Sunday 3 June 2018

Pertemuan yang Menguji



Di balik sebuah pilihan tentu selalu ada hal yang dikorbankan; sebuah konsekuensi dari keputusan yang kita ambil. Seperti di momen ramadan kali ini, salah satu pilihan yang kadang membuat dilema adalah saat banyaknya ajakan bukber (buka bersama) baik dari teman alumni satu sekolah, teman seorganisasi, teman kuliah hingga ajakan bukber dari keluarga dekat. Sungguh, sebuah kesempatan baik untuk menyambung tali silaturahmi sekaligus menjadi ujian. Sebab kadang, sebuah pertemuan memang mendatangkan kebaikan namun hal-hal tidak baik pun turut membersamainya. Bahasa sederhananya; bisajadi kita malah mencari pahala di sela-sela dosa.

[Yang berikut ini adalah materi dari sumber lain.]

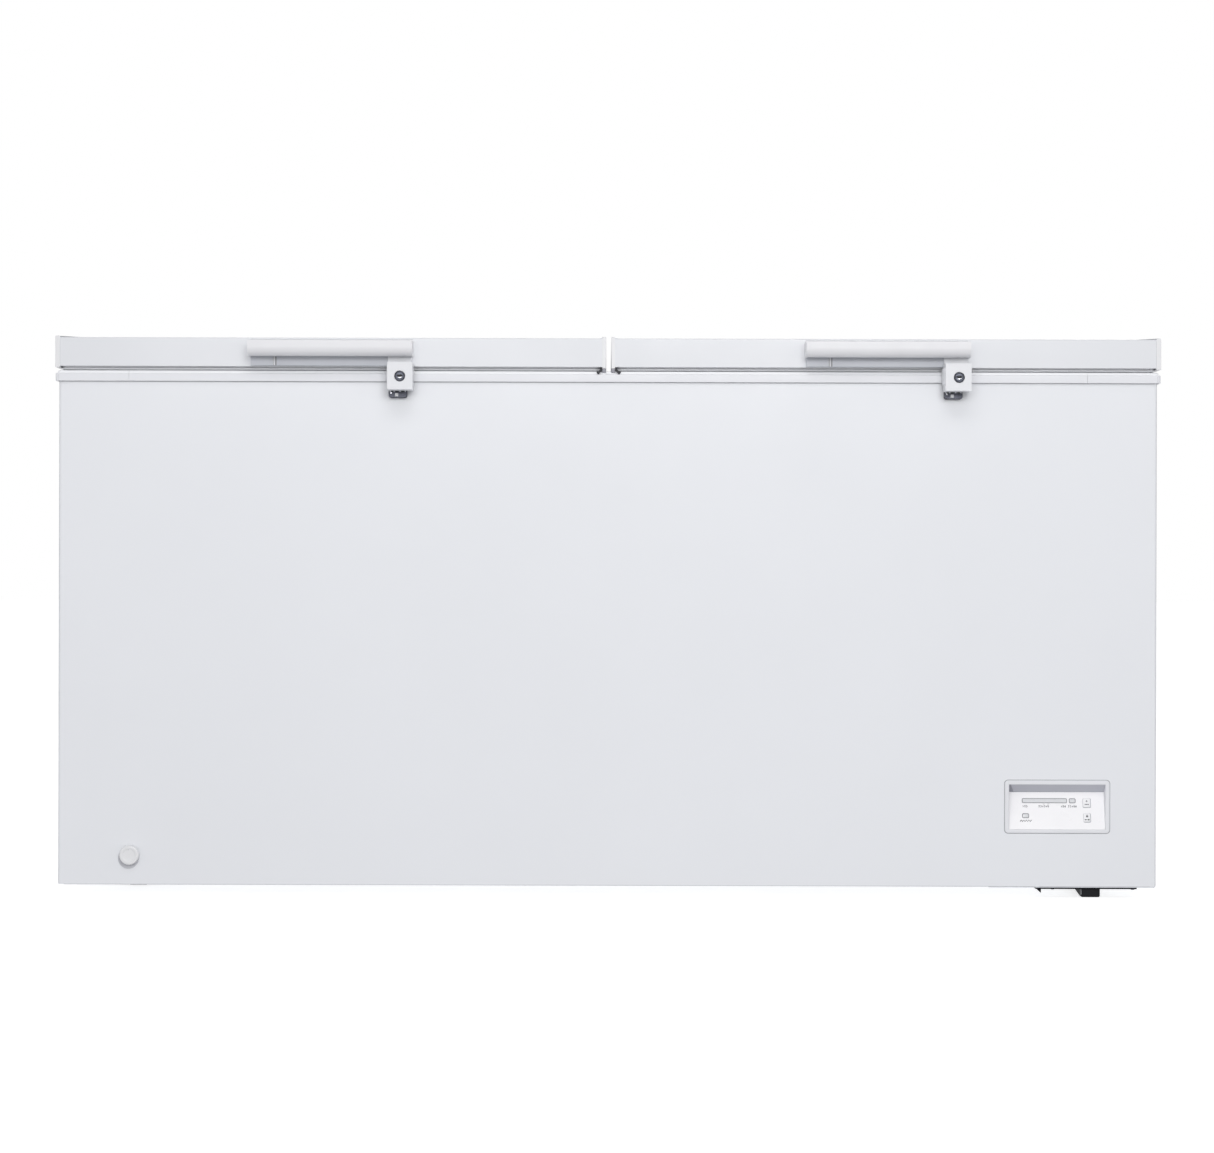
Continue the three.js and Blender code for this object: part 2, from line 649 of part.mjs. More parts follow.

Kemarin salah seorang teman saya curhat tentang pengalamannya saat mengikuti sebuah acara bukber dan penggalangan donasi untuk Palestina. Singkat cerita, ia mengaku merasa sangat bahagia bisa mengikuti sebuah project amal namun ada perasaan bersalah yang mengusik batinnya. Ia sadar jika kebaikan yang ia upayakan ternyata malah menjadi ujian yang menggoyahkan hatinya.

“Panitia acaranya dari akhwat dan ikhwan dan ternyata banyak kebaperan yang terjadi...” kurang lebih demikian bunyi curhatan teman saya. Dari awal-awal kuliah ia memang selalu sharing ataupun curhat seputar dilematis pergaulan laki-laki dan perempuan yang terlibat ikhtilat jika sudah berada di kampus ataupun organisasi. Karena kami nyaris berada di posisi yang sama (sama-sama mahasiswa dan ikut organisasi) saya tidak tahu harus apa selain menjadi pendengarnya, memberinya kata-kata nasihat sekaligus saling mengingatkan dan menguatkan.

Perempuan memang makhluk Tuhan yang amat perasa, namun kita perlu mengingat berulangkali bahwa: jangan bawa perasaan dalam wilayah komunikasi dengan lawan jenis. Jangan biarkan ada rasa yang tumbuh pada waktu yang tidak tepat. Antara kita (laki-laki dan perempuan) ada batasan yang tidak bisa dilewati. Memang sudah kodrat semesta, perempuan dan laki-laki memang seumpama dua kutub magnet yang tarik-menarik. Kita sebagai perempuan harus berusaha melangkah sejauh mungkin, menghindari titik-titik yang akan menjebak kita dalam wilayah perasaan. Saya menutup percakapan dengan mengirimkan kalimat ini. Sebuah potongan tulisan yang selalu saya baca sebagai pengingat untuk diri sendiri.

Memang, bukan perihal mudah untuk menjaga diri agar pertemuan-pertemuan yang kita hadiri tetap berada dalam lingkaran kebaikan, sebab seringkali hal-hal tidak baik akan mencari celah di antara kekhilafan dan kelalaian manusia.